The simple answer is to just use your brain and understand the context of the environment you’ll be in. There are still some industries that are very suit-oriented, and in those instances you should absolutely get on the CBD train. Now that business dress is a moving target, though, there is no one solution that will always be appropriate.
As a rough guide, I’d try to dress to the same level as the dressiest top 25% of the office’s employees. So if suits are not a requirement but still a common occurrence, it’s probably worth going all the way. If not a single person wears a tie, though, I wouldn’t either. Try and gauge the industry and office you’re looking at and see what you can do to appear put-together but not over- or under-dressed in that environment.

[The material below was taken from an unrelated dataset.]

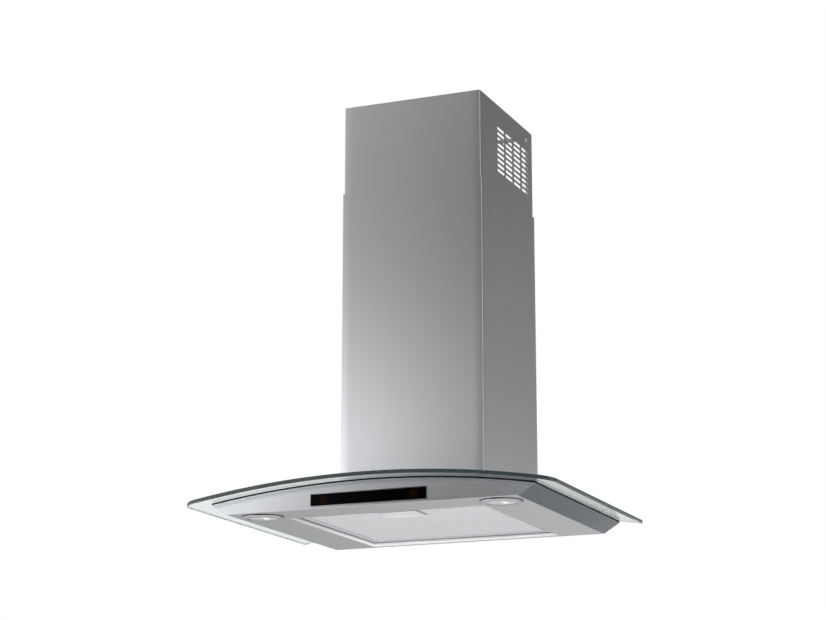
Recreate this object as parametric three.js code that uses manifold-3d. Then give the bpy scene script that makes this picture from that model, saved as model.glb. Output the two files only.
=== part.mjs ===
// A wall-hung range hood with a bent glass canopy.
//
// A shallow steel tray carries a grease filter, two lamps and a touch control
// strip. A bent sheet of glass lies on it. A blower box stands on the glass,
// hangs on a rail on the wall, and is hidden by a two-part telescopic chimney.
//
// Millimetres. +X is to the right, -Y is the front, +Z is up. The wall is the
// plane y = 0. The pieces are placed from the underside of the tray, z = 0, and
// the whole hood is then lowered so that its origin lies on the wall, at the
// middle of the rail that it hangs on.

import * as THREE from 'three';
import { mergeVertices } from 'three/addons/utils/BufferGeometryUtils.js';
import Module from 'manifold-3d';

const wasm = await Module();
wasm.setup();

// ---------------------------------------------------------------- dimensions

const SEAT_GAP = 0.3; // between pieces that rest on each other
const TRIM_DEPTH = 60; // of the body that trims feet to the bend of the glass
const CUTTER_REACH = 40; // of a cutter past what it cuts

// Bent glass
const GLASS_WIDTH = 600;
const GLASS_DEPTH = 438;
const GLASS_THICKNESS = 6;
const GLASS_BEND_RADIUS = 1600; // to the underside
const GLASS_CROWN = 41.5; // underside of the glass over the tray's underside, at the middle
const GLASS_CORNER_RADIUS = 20; // the two front corners
const GLASS_WALL_GAP = 3;

// Steel tray
const TRAY_WIDTH = 473.2; // across the underside
const TRAY_DEPTH = 405.6;
const TRAY_WALL_GAP = 10;
const TRAY_SHEET = 1.2;
const SIDE_LEAN = 58.5; // degrees from upright, outwards
const RIM_WIDTH = 12; // of the inward rim that the seal lies on
const GASKET_THICKNESS = 2.4;
const GASKET_WIDTH = 9;
const GASKET_SETBACK = 0.6;
const DECK_SHEET = 1.0;
const DECK_OVERLAP = 4; // of the deck under the rim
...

If you still aren’t sure or don’t have enough information about the company to make a informed decision, do what I do – navy sportcoat, chinos, oxford shirt, and open-laced dark brown shoes. I find that this In-Between Wardrobe-inspired getup is enough of a middle ground that it works well in most instances – put-together enough to show that you care, but not so dressed up that is shows a lack of awareness or makes you stand out. I’ve worn this to interviews at engineering firms, tech startups, and more, and have always felt appropriately dressed.
You may notice that a couple of things are conspicuously missing – namely, a tie and a pocket square. The first could be added if ties are commonplace in your industry, but if that’s the case then I’d imagine that suits are as well. Pocket squares, on the other hand, are pretty much never a good idea for an interview. In theory, a white linen pocket square is the cherry on the top of a CBD menswear sundae, but they have become so uncommon in the working world that it will only come across as an affectation. Save them for once you actually land the job, if they’re your thing.
At the end of the day, everyone’s logic behind appropriate interview attire is the same – the whole point is to showcase your experience and skills, so make sure that your clothing simply underscores your professionalism and doesn’t distract from it. We can all agree that showy clothing has no place in an interview. As workplace attire has moved suits from a workweek staple to a rarity, though, make sure that your interview attire is as up-to-date as your Linkedin profile.